Instruction: From the first line of the data below, repeat each line exactly until you reach the line with "return share *"; include that line too.

* begin Data provided *

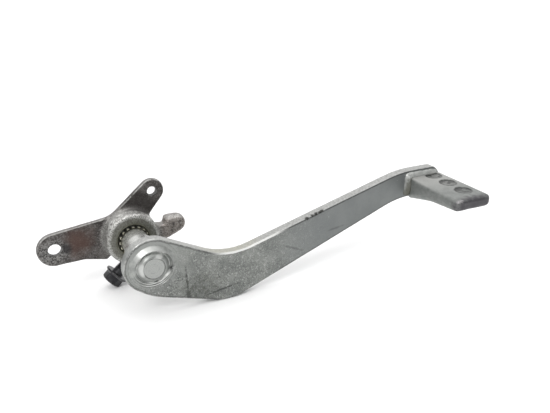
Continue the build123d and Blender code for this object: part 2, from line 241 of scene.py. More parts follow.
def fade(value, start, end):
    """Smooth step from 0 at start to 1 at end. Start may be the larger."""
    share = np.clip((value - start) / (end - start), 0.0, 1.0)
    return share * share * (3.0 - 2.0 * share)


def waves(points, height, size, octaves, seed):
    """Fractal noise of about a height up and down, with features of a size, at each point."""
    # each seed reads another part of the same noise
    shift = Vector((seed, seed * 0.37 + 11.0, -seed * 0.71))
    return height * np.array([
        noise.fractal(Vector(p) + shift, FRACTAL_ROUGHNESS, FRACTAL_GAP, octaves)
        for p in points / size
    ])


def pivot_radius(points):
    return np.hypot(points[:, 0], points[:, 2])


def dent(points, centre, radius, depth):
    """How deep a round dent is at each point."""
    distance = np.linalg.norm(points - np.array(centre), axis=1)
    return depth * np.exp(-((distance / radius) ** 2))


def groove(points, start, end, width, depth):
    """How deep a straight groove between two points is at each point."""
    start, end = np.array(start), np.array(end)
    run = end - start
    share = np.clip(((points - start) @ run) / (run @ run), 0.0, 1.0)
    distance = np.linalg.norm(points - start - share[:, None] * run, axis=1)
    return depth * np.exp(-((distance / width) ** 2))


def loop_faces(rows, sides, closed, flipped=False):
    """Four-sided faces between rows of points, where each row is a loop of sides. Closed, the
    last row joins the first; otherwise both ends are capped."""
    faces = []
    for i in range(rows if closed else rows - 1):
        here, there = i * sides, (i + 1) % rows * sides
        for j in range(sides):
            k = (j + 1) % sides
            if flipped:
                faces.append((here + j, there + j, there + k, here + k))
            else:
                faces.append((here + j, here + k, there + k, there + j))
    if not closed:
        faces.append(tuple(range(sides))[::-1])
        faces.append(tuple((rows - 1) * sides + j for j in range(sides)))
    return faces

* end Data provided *

Problem solution:
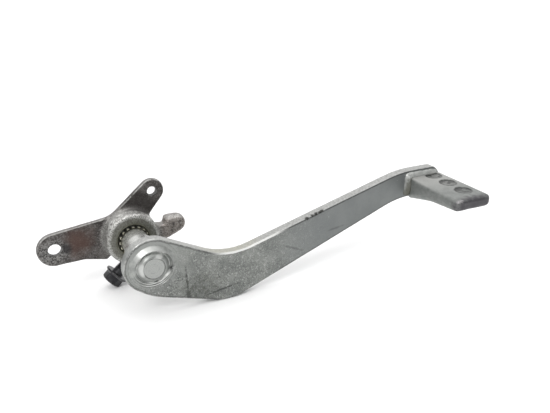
Continue the build123d and Blender code for this object: part 2, from line 241 of scene.py. More parts follow.
def fade(value, start, end):
    """Smooth step from 0 at start to 1 at end. Start may be the larger."""
    share = np.clip((value - start) / (end - start), 0.0, 1.0)
    return share * share * (3.0 - 2.0 * share)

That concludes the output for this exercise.